Reden wir über eine Untergrenze
Wir brauchen eine Unter- statt eine Obergrenze: Denn die von manchen geforderte Rückkehr zur Flüchtlingsaufnahmezielgröße „Null“ würde Krisen verschärfen und Illegalisierung und Tod befördern. Kommentar: Alexander Pollak
Nicht mehr als 37.500 Asylanträge im Jahr 2016, sagt die Bundesregierung. Die einen bezeichnen das als fixe Obergrenze, die anderen als Richtwert. Vizekanzler Reinhold Mitterlehner (ÖVP) will die Aufnahme von Asylsuchenden mittelfristig sogar „bis zum Nullpunkt“ herunterdrücken. Für Flüchtlinge bedeutet die Asylbegrenzungszahl, dass eine Art Wettlauf um die ersten 37.500 Plätze ausgerufen wurde. Vor allem jene, die in Österreich bereits Familienangehörige haben, müssen alles riskieren, um noch rechtzeitig die Grenze zu passieren.

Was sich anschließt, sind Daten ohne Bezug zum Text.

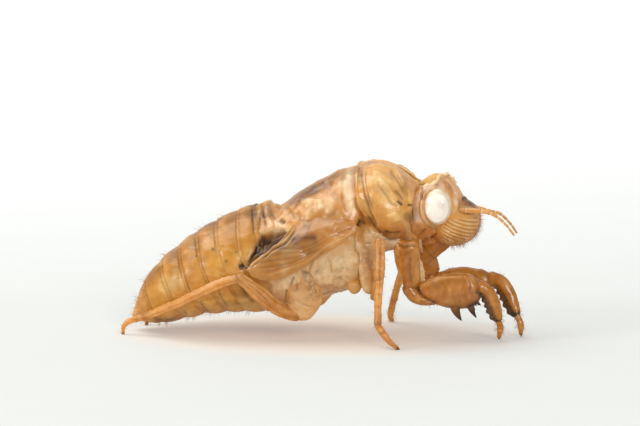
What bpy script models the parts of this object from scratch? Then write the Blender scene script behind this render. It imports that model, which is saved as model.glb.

Mittlerweile 60 Prozent Frauen und Kinder
Bereits in den vergangenen Wochen haben immer mehr Frauen und Kinder die gefährliche Überfahrt über das Meer gewagt. Waren im Juni 2015 noch zu mehr als 70 Prozent Männer auf dem Weg nach Europa, sind es inzwischen zu 60 Prozent Frauen und Kinder. Die Anzahl der tödlichen Unfälle auf dem Fluchtweg ist gestiegen. Doch das ist erst der Anfang. Mit der Nennung der Zahl 37.500 hat sich die österreichische Regierung selbst massiv unter Druck gesetzt, immer unmenschlicher gegenüber Menschen auf der Flucht vorzugehen, je näher die Asylantragszahlen an das Limit heranrücken.
Null-Quote verschärfte das Problem
Zu beachten ist, dass in die Asylzahlen nicht nur nachziehende Familienangehörige miteingerechnet werden, sondern auch jedes in Österreich geborene Kind von Flüchtlingen. Damit wird die absurde Situation geschaffen, dass nach Erreichen des Limits kein Kind mehr in Österreich zur Welt kommen dürfte, dessen Eltern Asylsuchende oder Asylberechtigte sind. Was ist also zu tun, um eine Spirale der Unmenschlichkeit zu verhindern? Zuallererst: Die Regierung darf sich von der selbst aufoktroyierten Begrenzungszahl nicht in Geiselhaft nehmen lassen. Die Politik muss dazu gedrängt werden, der Wahrung von Menschenrechten mehr Priorität zu geben als dem strikten Festhalten an einer Obergrenze. Darüber hinaus muss weiter mit Hochdruck an einem zumindest von Teilen der EU gemeinsam betriebenen Asylsystem gearbeitet werden, das die Asylantragstellung nicht nur in Europa, sondern auch bereits außerhalb ermöglicht. Menschen auf der Flucht muss endlich gesagt werden, wie sie legal, sicher und geordnet nach Europa kommen können, anstatt ihnen nur zu sagen, wie sie nicht kommen sollen und dürfen.
Darüber hinaus gilt es eine Integrationsinfrastruktur aufzubauen, die Neuankommende nicht nur in Quartieren verwahrt, sondern ihnen von Anfang an die Chance eröffnet, Fuß zu fassen und integraler Teil unserer Gesellschaft zu werden. Es braucht aber noch etwas: eine Untergrenze für die Aufnahme von Flüchtlingen. Das mag angesichts der derzeit populären Abschottungsbestrebungen vielleicht paradox klingen, aber solange so viele Menschen auf der Flucht sind, wäre eine Rückkehr zu einer Politik der Nullaufnahme fatal. Es war nämlich die von der EU und auch von Österreich proklamierte Aufnahmezielgröße „Null“, die in den vergangenen Jahren viele Probleme verschärft hat. Länder in Krisenregionen wurden im Stich gelassen, Flüchtlinge in die Hände skrupelloser Schlepper und auf tödliche Fluchtrouten gedrängt. Darüber hinaus hat die Nullzielgröße dafür gesorgt, dass keine ausreichende und vor allem keine nachhaltige Aufnahme- und Integrationsinfrastruktur geschaffen wurde. Eine Untergrenze bei der Flüchtlingsaufnahme würde mehr Sicherheit, Ordnung und Perspektiven bedeuten. Aufnahme und Integration wären besser plan- und finanzierbar. Und eine bessere Vorbereitung der Bevölkerung wäre möglich. Vor allem aber würde eine Untergrenze für ein Mindestmaß an Solidarität und Menschlichkeit sorgen.